### Your instructions
Each line from the start of the data below through the one containing "return metal.grain(2200, 0.01, 0.15, place)" must be reproduced exactly.

>> Begin Recorded information

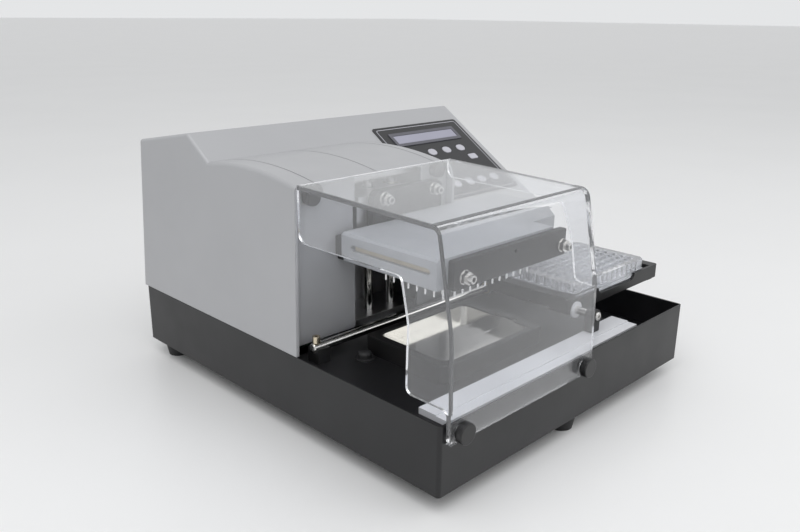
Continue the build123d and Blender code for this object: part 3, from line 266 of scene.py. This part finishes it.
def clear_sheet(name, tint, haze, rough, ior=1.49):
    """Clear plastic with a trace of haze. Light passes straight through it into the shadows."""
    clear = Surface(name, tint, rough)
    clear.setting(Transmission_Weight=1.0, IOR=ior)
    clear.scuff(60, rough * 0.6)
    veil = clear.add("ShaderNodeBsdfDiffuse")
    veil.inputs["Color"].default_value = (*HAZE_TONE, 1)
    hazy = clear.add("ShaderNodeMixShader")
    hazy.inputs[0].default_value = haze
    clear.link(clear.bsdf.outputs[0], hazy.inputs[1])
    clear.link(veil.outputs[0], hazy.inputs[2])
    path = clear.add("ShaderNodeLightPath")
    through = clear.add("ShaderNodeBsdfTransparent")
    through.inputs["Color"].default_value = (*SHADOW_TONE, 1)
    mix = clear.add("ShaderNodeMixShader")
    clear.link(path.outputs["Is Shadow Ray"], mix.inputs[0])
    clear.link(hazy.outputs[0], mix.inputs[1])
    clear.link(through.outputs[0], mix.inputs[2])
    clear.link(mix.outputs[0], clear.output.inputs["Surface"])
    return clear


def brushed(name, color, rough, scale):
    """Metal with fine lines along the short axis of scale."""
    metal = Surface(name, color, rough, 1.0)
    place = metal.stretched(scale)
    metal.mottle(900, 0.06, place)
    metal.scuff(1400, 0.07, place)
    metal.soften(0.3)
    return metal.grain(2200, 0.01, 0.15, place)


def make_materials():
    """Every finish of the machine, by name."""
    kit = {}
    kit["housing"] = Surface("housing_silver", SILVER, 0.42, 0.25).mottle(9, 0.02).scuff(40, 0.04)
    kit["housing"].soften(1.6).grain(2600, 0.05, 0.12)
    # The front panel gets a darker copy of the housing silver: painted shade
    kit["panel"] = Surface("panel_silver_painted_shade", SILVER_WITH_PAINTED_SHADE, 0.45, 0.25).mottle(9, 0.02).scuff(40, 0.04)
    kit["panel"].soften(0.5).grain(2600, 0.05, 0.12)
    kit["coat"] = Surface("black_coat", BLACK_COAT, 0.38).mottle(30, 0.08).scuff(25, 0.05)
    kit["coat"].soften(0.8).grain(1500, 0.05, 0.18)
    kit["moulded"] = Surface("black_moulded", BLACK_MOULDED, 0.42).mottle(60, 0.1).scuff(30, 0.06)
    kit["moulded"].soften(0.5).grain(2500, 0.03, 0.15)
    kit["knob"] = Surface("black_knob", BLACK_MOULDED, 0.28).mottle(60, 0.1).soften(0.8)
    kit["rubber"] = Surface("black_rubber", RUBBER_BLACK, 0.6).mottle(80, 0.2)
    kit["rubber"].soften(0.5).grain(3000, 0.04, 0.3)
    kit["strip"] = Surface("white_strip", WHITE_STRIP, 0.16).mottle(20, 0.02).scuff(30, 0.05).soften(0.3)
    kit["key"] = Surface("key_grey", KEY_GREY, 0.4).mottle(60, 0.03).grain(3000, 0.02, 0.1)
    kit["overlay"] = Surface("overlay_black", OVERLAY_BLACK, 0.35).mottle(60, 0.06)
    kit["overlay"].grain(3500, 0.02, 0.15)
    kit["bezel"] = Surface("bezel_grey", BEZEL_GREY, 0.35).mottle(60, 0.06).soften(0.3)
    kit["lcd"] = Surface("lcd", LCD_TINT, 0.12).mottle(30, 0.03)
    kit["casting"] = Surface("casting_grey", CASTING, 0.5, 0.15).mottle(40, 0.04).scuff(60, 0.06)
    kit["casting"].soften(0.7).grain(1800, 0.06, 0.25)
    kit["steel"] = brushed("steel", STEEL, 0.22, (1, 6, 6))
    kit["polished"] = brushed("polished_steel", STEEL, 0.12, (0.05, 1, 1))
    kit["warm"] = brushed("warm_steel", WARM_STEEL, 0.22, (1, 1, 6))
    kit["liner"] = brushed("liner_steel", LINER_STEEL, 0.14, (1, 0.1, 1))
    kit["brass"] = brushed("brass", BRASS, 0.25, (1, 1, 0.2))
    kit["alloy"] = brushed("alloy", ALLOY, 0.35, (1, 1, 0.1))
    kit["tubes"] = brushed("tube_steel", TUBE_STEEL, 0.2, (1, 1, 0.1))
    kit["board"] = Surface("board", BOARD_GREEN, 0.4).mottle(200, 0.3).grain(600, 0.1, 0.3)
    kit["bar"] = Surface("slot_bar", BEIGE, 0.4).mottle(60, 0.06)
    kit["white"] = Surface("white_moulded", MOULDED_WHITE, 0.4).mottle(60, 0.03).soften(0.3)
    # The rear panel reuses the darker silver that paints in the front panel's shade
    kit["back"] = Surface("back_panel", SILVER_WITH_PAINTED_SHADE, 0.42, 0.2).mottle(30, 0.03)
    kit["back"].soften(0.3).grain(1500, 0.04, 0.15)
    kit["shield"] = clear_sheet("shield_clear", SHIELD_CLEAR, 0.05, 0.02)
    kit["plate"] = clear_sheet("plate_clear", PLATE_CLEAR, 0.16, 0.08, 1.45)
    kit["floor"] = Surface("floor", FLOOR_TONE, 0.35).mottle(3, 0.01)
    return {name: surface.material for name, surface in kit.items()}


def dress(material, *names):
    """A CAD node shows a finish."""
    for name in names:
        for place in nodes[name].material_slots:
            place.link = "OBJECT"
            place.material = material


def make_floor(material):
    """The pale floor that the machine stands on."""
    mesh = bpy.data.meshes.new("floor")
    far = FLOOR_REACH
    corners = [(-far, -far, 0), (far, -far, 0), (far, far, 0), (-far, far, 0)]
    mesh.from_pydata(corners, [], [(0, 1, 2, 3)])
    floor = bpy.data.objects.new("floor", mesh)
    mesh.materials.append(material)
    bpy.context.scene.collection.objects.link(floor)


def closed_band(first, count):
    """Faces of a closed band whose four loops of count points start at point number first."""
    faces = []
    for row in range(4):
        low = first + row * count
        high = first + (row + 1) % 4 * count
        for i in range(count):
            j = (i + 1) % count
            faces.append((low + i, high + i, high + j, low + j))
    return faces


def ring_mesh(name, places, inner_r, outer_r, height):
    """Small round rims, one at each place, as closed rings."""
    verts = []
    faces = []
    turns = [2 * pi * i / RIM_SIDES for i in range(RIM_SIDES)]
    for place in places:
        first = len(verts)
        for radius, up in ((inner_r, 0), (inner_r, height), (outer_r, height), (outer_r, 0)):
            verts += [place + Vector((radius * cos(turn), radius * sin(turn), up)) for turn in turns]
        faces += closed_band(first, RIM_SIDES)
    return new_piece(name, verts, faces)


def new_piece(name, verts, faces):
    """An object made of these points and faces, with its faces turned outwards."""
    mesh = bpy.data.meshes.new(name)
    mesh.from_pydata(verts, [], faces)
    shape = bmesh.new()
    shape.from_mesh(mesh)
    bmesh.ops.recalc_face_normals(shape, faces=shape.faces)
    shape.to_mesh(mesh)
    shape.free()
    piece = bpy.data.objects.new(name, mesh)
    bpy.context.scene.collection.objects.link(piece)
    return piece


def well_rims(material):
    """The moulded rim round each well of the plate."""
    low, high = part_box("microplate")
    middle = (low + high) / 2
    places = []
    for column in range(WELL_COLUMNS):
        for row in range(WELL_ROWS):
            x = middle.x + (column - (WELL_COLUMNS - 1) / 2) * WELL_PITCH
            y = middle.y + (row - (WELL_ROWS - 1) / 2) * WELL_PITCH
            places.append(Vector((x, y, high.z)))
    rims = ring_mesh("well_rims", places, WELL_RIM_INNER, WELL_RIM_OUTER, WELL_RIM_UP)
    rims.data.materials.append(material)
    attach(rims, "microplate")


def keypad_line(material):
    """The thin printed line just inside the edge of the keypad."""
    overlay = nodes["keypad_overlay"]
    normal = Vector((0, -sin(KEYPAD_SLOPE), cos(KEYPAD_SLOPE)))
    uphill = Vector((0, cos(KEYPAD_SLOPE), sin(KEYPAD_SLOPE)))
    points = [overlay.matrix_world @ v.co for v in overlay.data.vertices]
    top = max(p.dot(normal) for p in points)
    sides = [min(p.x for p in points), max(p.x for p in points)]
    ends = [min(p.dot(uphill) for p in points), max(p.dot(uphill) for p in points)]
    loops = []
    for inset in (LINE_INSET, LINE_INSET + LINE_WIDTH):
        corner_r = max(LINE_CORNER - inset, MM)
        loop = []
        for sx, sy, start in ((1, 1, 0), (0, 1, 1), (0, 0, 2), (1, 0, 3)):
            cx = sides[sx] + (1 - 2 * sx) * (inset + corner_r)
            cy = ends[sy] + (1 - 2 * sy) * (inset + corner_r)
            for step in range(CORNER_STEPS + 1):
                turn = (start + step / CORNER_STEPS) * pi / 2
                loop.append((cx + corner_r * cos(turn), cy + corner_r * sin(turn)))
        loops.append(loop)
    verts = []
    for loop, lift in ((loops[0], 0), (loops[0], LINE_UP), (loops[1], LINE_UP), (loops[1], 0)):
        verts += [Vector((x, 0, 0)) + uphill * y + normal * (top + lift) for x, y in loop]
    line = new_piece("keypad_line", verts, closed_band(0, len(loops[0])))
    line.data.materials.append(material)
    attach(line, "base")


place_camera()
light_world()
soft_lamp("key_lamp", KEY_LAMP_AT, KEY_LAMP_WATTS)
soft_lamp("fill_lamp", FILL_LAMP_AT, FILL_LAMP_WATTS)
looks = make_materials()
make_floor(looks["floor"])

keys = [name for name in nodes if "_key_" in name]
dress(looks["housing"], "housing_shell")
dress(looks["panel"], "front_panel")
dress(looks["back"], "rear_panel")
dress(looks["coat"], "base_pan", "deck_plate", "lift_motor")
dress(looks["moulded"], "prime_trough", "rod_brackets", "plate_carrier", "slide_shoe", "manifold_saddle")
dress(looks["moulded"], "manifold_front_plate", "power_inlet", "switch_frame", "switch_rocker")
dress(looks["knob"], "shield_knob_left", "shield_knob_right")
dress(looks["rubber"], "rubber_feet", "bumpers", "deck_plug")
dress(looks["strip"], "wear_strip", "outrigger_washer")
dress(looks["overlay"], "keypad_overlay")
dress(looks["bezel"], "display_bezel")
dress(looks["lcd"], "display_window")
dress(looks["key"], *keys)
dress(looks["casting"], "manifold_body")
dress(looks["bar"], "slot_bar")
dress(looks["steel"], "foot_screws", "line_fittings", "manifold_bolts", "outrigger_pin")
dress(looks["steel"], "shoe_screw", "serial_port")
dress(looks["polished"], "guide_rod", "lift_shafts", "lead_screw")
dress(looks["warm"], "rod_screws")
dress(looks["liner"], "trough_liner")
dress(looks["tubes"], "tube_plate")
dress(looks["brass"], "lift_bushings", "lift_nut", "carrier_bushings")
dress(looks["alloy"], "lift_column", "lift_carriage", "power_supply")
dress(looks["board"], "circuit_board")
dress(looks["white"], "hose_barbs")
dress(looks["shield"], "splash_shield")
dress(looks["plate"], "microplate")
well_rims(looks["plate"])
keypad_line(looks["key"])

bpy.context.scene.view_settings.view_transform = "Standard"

>> End Recorded information

### Reply to the task
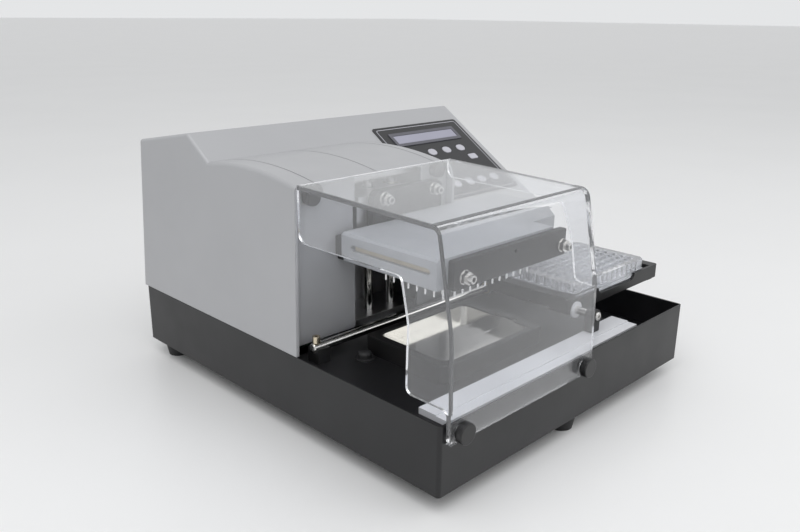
Continue the build123d and Blender code for this object: part 3, from line 266 of scene.py. This part finishes it.
def clear_sheet(name, tint, haze, rough, ior=1.49):
    """Clear plastic with a trace of haze. Light passes straight through it into the shadows."""
    clear = Surface(name, tint, rough)
    clear.setting(Transmission_Weight=1.0, IOR=ior)
    clear.scuff(60, rough * 0.6)
    veil = clear.add("ShaderNodeBsdfDiffuse")
    veil.inputs["Color"].default_value = (*HAZE_TONE, 1)
    hazy = clear.add("ShaderNodeMixShader")
    hazy.inputs[0].default_value = haze
    clear.link(clear.bsdf.outputs[0], hazy.inputs[1])
    clear.link(veil.outputs[0], hazy.inputs[2])
    path = clear.add("ShaderNodeLightPath")
    through = clear.add("ShaderNodeBsdfTransparent")
    through.inputs["Color"].default_value = (*SHADOW_TONE, 1)
    mix = clear.add("ShaderNodeMixShader")
    clear.link(path.outputs["Is Shadow Ray"], mix.inputs[0])
    clear.link(hazy.outputs[0], mix.inputs[1])
    clear.link(through.outputs[0], mix.inputs[2])
    clear.link(mix.outputs[0], clear.output.inputs["Surface"])
    return clear


def brushed(name, color, rough, scale):
    """Metal with fine lines along the short axis of scale."""
    metal = Surface(name, color, rough, 1.0)
    place = metal.stretched(scale)
    metal.mottle(900, 0.06, place)
    metal.scuff(1400, 0.07, place)
    metal.soften(0.3)
    return metal.grain(2200, 0.01, 0.15, place)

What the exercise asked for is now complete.